- Founder: Hans Diergaardt
- Founded: 1998; 28 years ago
- Headquarters: Rehoboth, Namibia

= Rehoboth Ratepayers' Association =

Political party in Namibia

The Rehoboth Ratepayers' Association (RRA) is a local political party in Rehoboth, Namibia. It is closely affiliated with Namibia's Baster community which is centered in Rehoboth. The party was formed in 1998 by Baster leader Hans Diergaardt to contest the 1998 local elections. Despite Diergaardt's death in February 1998, the party continued to run candidates. In 2009, the party's leader and first secretary was Lukas de Klerk.

==Election results==
===2009 general election===
For the 2009 general election, RRA signed a five-year electoral cooperation agreement with the All People's Party.

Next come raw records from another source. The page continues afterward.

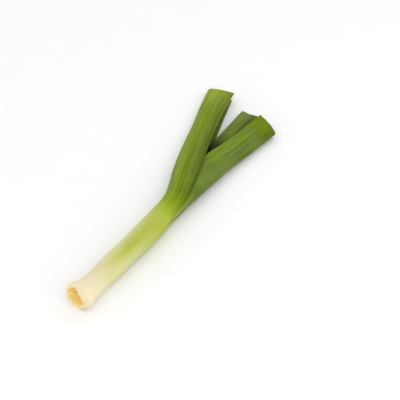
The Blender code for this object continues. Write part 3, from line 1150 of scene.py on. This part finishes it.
def model_stub(radius):
    """One trimmed root: a short stalk with a bevelled rim and a sunken core."""
    deselect_all()
    bpy.ops.mesh.primitive_cylinder_add(vertices=9, radius=radius, depth=radius * 1.6)
    obj = bpy.context.active_object
    obj.name = "root_stub"
    select_in_edit_mode(obj, "FACE", lambda face: face.normal.z > 0.9)
    bpy.ops.mesh.inset(thickness=radius * 0.3)
    bpy.ops.transform.translate(value=(0, 0, radius * 0.12))
    bpy.ops.mesh.inset(thickness=radius * 0.25)
    bpy.ops.transform.translate(value=(0, 0, -radius * 0.3))
    bpy.ops.object.mode_set(mode="OBJECT")
    bpy.ops.object.shade_smooth_by_angle(angle=STUB_SMOOTH_ANGLE)
    return obj


class LEEK_OT_root_stubs(bpy.types.Operator):
    """Models one trimmed root stub and copies it over the root plate"""

    bl_idname = "leek.root_stubs"
    bl_label = "Root stubs"

    def execute(self, context):
        sizes = context.scene.leek_sizes
        dice = random.Random(11)
        first = model_stub(sizes.stub_radius)
        first.data.materials.append(root_material("root_stub_fibre", "root_straw", "root_gold"))
        copies = []
        for k in range(sizes.stubs):
            share = math.sqrt((k + 0.5) / sizes.stubs)
            turn = k * math.pi * (3 - math.sqrt(5)) + dice.uniform(-0.2, 0.2)
            across, up = round_middle(STUB_FIELD_RADIUS * share, turn)
            if up * math.cos(GRAIN_TURN) - across * math.sin(GRAIN_TURN) > STUB_FIELD_TOP:
                continue
            x = PLATE_FACE_X - plate_relief(across, up, share * 0.9, sizes)
            copy = first.copy()
            copy.data = first.data.copy()
            context.collection.objects.link(copy)
            size = dice.uniform(0.6, 1.25)
            copy.scale = (size, size * dice.uniform(0.8, 1.2), size * dice.uniform(0.6, 1.1))
            lean = Vector((-1.0, dice.uniform(-0.3, 0.3), dice.uniform(-0.3, 0.3)))
            copy.rotation_euler = lean.to_track_quat("Z", "Y").to_euler()
            copy.location = on_plate(x, across, up)
            copies.append(copy)
        deselect_all()
        bpy.data.objects.remove(first)
        for copy in copies:
            copy.select_set(True)
        context.view_layer.objects.active = copies[0]
        bpy.ops.object.join()
        obj = named_piece("root_stubs")
        bpy.ops.object.transform_apply(location=True, rotation=True, scale=True)
        keep_piece(obj)
        return {"FINISHED"}


def hang(name, data, spot, back):
    """Puts a lamp or a camera in the scene, with its back to a direction."""
    obj = bpy.data.objects.new(name, data)
    obj.location = spot
    obj.rotation_euler = back.to_track_quat("Z", "Y").to_euler()
    bpy.context.scene.collection.objects.link(obj)
    return obj


class LEEK_OT_studio(bpy.types.Operator):
    """Lays the pale floor, hangs the soft lights and sets up the camera"""

    bl_idname = "leek.studio"
    bl_label = "Studio"

    def execute(self, context):
        scene, studio = context.scene, context.scene.leek_studio
        deselect_all()
        bpy.ops.mesh.primitive_plane_add(size=FLOOR_SIZE, location=(0.0, 0.0, FLOOR_Z))
        floor = bpy.context.active_object
        floor.name = "studio_floor"
        paper = Surface("studio_floor", 0.8, 0.1)
        shade = tuple(studio.floor)
        darker = tuple(0.985 * value for value in shade)
        paper.feed("Base Color", paper.mix(paper.noise(paper.solid, 30.0), shade, darker))
        floor.data.materials.append(paper.material)
        bpy.ops.object.transform_apply(location=True, rotation=True, scale=True)
        world = bpy.data.worlds.new("soft_surround")
        world.use_nodes = True
        world.node_tree.nodes["Background"].inputs["Color"].default_value = (*WHITE, 1.0)
        world.node_tree.nodes["Background"].inputs["Strength"].default_value = studio.sky_strength
        scene.world = world
        lamp = bpy.data.lights.new("key_light", "AREA")
        lamp.energy = studio.key_power
        lamp.shape = "DISK"
        lamp.size = KEY_SIZE
        hang("key_light", lamp, KEY_PLACE, KEY_PLACE)
        azimuth, elevation = studio.camera_azimuth, studio.camera_elevation
        flat = math.cos(elevation)
        back = Vector((math.sin(azimuth) * flat, -math.cos(azimuth) * flat, math.sin(elevation)))
        lens = bpy.data.cameras.new("camera")
        lens.lens = LENS
        lens.sensor_width = SENSOR_WIDTH
        scene.camera = hang("camera", lens, CAMERA_TARGET + back * studio.camera_distance, back)
        scene.view_settings.view_transform = "Standard"
        return {"FINISHED"}


PIECES = (
    LEEK_OT_outer_leaf,
    LEEK_OT_second_leaf,
    LEEK_OT_inner_leaf,
    LEEK_OT_root_plate,
    LEEK_OT_root_stubs,
    LEEK_OT_studio,
)


class LEEK_PT_panel(bpy.types.Panel):
    """Lists the leek's pieces, sizes and colours"""

    bl_idname = "LEEK_PT_panel"
    bl_label = "Leek"
    bl_space_type = "VIEW_3D"
    bl_region_type = "UI"
    bl_category = "Leek"

    def draw(self, context):
        layout, scene = self.layout, context.scene
        for piece in PIECES:
            layout.operator(piece.bl_idname)
        for title, group in (
            ("Sizes", scene.leek_sizes),
            ("Colours", scene.leek_colours),
            ("Studio", scene.leek_studio),
        ):
            box = layout.box()
            box.label(text=title)
            for name in group.__annotations__:
                box.prop(group, name)


CLASSES = (LeekSizes, LeekColours, StudioSettings, *PIECES, LEEK_PT_panel)


def register():
    for kind in CLASSES:
        bpy.utils.register_class(kind)
    bpy.types.Scene.leek_sizes = PointerProperty(type=LeekSizes)
    bpy.types.Scene.leek_colours = PointerProperty(type=LeekColours)
    bpy.types.Scene.leek_studio = PointerProperty(type=StudioSettings)


def unregister():
    for name in ("leek_sizes", "leek_colours", "leek_studio"):
        delattr(bpy.types.Scene, name)
    for kind in reversed(CLASSES):
        bpy.utils.unregister_class(kind)


def main():
    register()
    bpy.ops.leek.outer_leaf()
    bpy.ops.leek.second_leaf()
    bpy.ops.leek.inner_leaf()
    bpy.ops.leek.root_plate()
    bpy.ops.leek.root_stubs()
    bpy.ops.leek.studio()


if __name__ == "__main__":
    main()
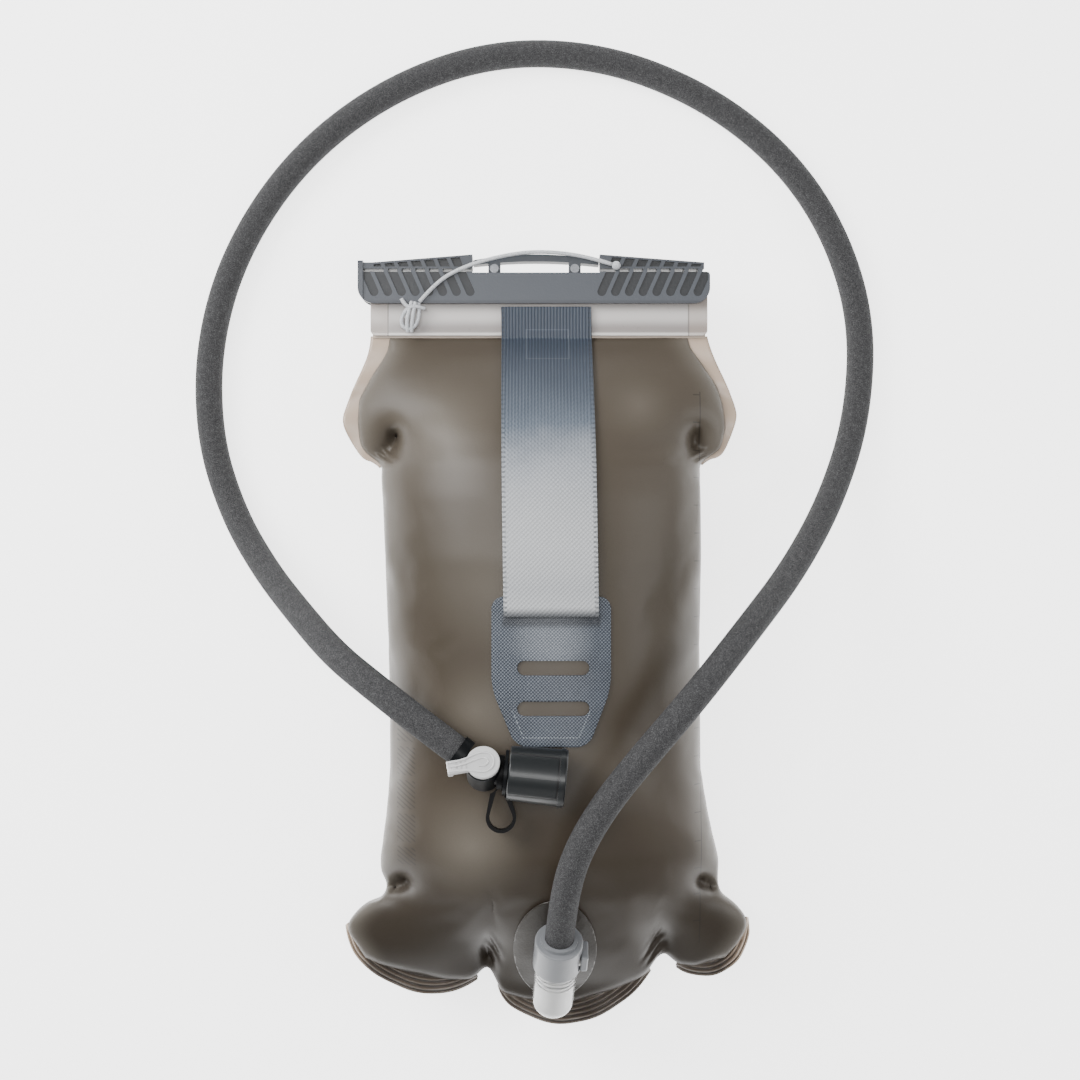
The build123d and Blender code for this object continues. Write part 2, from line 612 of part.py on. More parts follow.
def mouthpiece():
    outlet = along(hub_point, outlet_axis)
    bite = rod(outlet, bite_radius, bite_start, bite_start + 4.0)
    bite += rod(outlet, 7.4, bite_start, bite_start + 9.0)
    tip = Ellipse(8.6, 5.2)
    bite += outlet * Pos(0, 0, bite_start + 6.0) * extrude(tip, bite_end - bite_start - 6.0)
    bite -= rod(outlet, 4.45, bite_start - 1, 19.2) + rod(outlet, 5.25, 15.4, 16.9)
    bite -= rod(outlet, 3.2, 19.0, bite_end - 1.6)
    bite -= outlet * Pos(0, 0, bite_end) * Box(9.0, 0.5, 6.0)
    shape = Cone(cover_radius_open, cover_radius_shut, cover_length, align=CENTRE_LOW)
    shape = outlet * Pos(0, 0, cover_start) * shape
    far = cover_start + cover_length
    cover = fillet(shape.edges().filter_by(GeomType.CIRCLE), 0.9)
    cover += ring(outlet, cover_radius_shut + 0.4, cover_radius_shut - 1.5, far - 3.2, far - 1.4)
    cover -= rod(outlet, cover_bore, cover_start - 1, far - cover_end)
    hub = Vector(*hub_point) + unit(outlet_axis) * 7.8
    wide = Pos(hub.X + 0.2, hub.Y - 22.5) * Circle(7.2)
    slim = Pos(hub.X - 0.6, hub.Y - 5.6) * Circle(3.2)
    wide_in = Pos(hub.X + 0.2, hub.Y - 22.5) * Circle(7.2 - tether_wall)
    slim_in = Pos(hub.X - 0.6, hub.Y - 10.5) * Circle(3.2 - tether_wall)
    loop = make_hull(wide.edges() + slim.edges()) - make_hull(wide_in.edges() + slim_in.edges())
    loop = Pos(0, 0, tether_low) * extrude(loop, tether_high - tether_low)
    loop -= rod(outlet, cover_radius_shut + 0.4, cover_start - 0.5, 45)
    loop -= rod(outlet, outlet_flange + 0.2, 9.4, cover_start)
    loop -= rod(along(hub_point, rotor_axis), hub_radius + 0.2, -20, 20)
    collar = ring(outlet, outlet_radius + 2.0, outlet_radius + 0.1, 6.6, 9.4)
    collar -= rod(along(hub_point, rotor_axis), hub_radius + 0.2, -20, 20)
    loop -= rod(outlet, outlet_radius + 0.1, 0, 11)
    return bite, cover, collar + loop


def lanyard(top_out):
    """Thin cord from the right ribbed block, over the bridge, down to the lug on the mouth band."""
    z = top_out + 1.6
    points = [(33, 190.2, z + 0.6), (22, 193.6, z + 1.3), (6, 196.2, z + 1.3), (-10, 196.4, z + 1.3),
              (-26, 193.6, z + 1.0), (-42, 188.8, z), (-55, 181.5, z), (-63.5, 171.5, z - 0.2)]
    radii = []
    for i in range(1, len(points) - 1):
        back = Vector(*points[i]) - Vector(*points[i - 1])
        ahead = Vector(*points[i + 1]) - Vector(*points[i])
        turn = math.radians(back.get_angle(ahead))
        radii.append(0.45 * min(back.length, ahead.length) / math.tan(turn / 2))
    path = FilletPolyline(*points, radius=radii)
    print("lanyard radii", [round(r) for r in radii], "length", round(path.length, 1))
    cord = sweep(Plane(origin=path @ 0, z_dir=path % 0) * Circle(lanyard_radius), path=path)
    # the stopper knot at the ribbed block and the hitch on the lug
    stopper = Pos(35.2, 189.6, z + 0.6) * Sphere(2.2)
    hitch_z = rail_z + lip_half + band_thick + 2.4 + 0.2
    hitch = rounded_block(-70.5, -62.5, 160.5, 168.5, hitch_z, hitch_z + 3.6, 1.6)
    hitch += Pos(-64.6, 168.4, z - 0.8) * Sphere(2.2)
    hitch -= cord
    stopper -= cord
    return cord, stopper, hitch


def main():
    os.makedirs("parts", exist_ok=True)
    outer = bag_solid(0)
    flange, socket, seal, poppet, spring, hole = port()
    front, rear = films(outer, hole)
    save("film_front", front)
    save("film_rear", rear)
    save("weld_ridges", weld_ridges(outer))
    print("inner volume, litres", round(bag_solid(-film_wall).volume / 1e6, 2))
    save("port_flange", flange)
    save("port_socket", socket)
    save("port_seal", seal)
    save("shutoff_poppet", poppet)
    save("poppet_spring", spring)
    lips, band, rail = mouth()
    save("mouth_lips", lips)
    save("mouth_band", band)
    save("fold_rail", rail)
    strap, patch = strap_and_patch()
    save("strap_webbing", strap)
    save("strap_patch", patch)
    slider, top_out = slide_seal()
    save("slide_seal", slider)
    bar, pins = hanger()
    save("hanger_bridge", bar)
    save("hanger_pins", pins)
    cord, stopper, hitch = lanyard(top_out)
    save("lanyard_cord", cord)
    save("lanyard_stopper", stopper)
    save("lanyard_hitch", hitch)
    names = ("plug_collar", "plug_nose", "plug_o_rings", "release_button", "latch_plate", "button_spring",
             "grip_ring")
    for name, shape in zip(names, plug()):
        save(name, shape)
    tube, sleeve = hose()
    save("drink_tube", tube)
    save("insulating_sleeve", sleeve)
    names = ("valve_body", "shutoff_rotor", "rotor_o_rings", "shutoff_lever", "sleeve_ring")
    for name, shape in zip(names, valve()):
        save(name, shape)
    for name, shape in zip(("bite_valve", "dust_cover", "cover_tether"), mouthpiece()):
        save(name, shape)


main()
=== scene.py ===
import bpy
import bmesh
import math
import numpy as np
from mathutils import Matrix, Vector
from mathutils.bvhtree import BVHTree


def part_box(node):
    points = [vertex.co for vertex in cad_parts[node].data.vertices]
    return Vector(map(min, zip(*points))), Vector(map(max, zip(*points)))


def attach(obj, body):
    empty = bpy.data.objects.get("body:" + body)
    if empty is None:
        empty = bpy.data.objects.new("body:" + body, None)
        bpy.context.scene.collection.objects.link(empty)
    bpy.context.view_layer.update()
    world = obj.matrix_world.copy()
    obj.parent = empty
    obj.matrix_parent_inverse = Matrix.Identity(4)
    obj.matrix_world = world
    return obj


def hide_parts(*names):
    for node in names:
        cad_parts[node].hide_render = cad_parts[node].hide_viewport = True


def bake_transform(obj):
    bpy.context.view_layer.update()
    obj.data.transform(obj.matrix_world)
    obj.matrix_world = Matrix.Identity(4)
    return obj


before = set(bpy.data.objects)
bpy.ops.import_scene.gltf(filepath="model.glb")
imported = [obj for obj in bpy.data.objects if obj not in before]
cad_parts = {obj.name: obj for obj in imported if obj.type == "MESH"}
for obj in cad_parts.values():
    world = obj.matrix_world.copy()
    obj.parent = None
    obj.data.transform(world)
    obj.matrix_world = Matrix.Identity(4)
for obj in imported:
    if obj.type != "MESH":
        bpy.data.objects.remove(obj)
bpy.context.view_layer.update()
mm = 0.001


def hue(*colour):    # a display colour, 0 to 255, as linear light
    return tuple(((c / 255 + 0.055) / 1.055) ** 2.4 if c > 10 else c / 3294 for c in colour) + (1.0,)


class Signal:    # a node's output, with arithmetic
    def __init__(self, tree, socket):
        self.tree = tree
        self.socket = socket

    def math(self, operation, other=0.0, swap=False):
        node = self.tree.nodes.new("ShaderNodeMath")
        node.operation = operation
        for place, value in enumerate((other, self) if swap else (self, other)):
            if isinstance(value, Signal):
                self.tree.links.new(value.socket, node.inputs[place])
            else:
                node.inputs[place].default_value = value
        return Signal(self.tree, node.outputs[0])

    def __add__(self, other):
        return self.math("ADD", other)

    def __radd__(self, other):
        return self.math("ADD", other, True)

    def __sub__(self, other):
        return self.math("SUBTRACT", other)

    def __rsub__(self, other):
        return self.math("SUBTRACT", other, True)

    def __mul__(self, other):
        return self.math("MULTIPLY", other)

    def __rmul__(self, other):
        return self.math("MULTIPLY", other, True)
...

With the agreement, 2-5 RRA members were listed on the electoral list of the APP and the APP agreed not to run a candidate in Rehoboth in the 2010 local elections. RRA leader de Klerk said the agreement was a way for Rehoboth to have representation in the National Assembly of Namibia. He was listed at the sixth position for the APP on the list for the National Assembly but the APP won only 1 seat, which went to APP leader Ignatius Shixwameni.

===2010 local elections===
In the 2010 local and regional elections RRA ran a campaign for the local authority of Rehoboth and finished in fourth in the town with 360 total votes.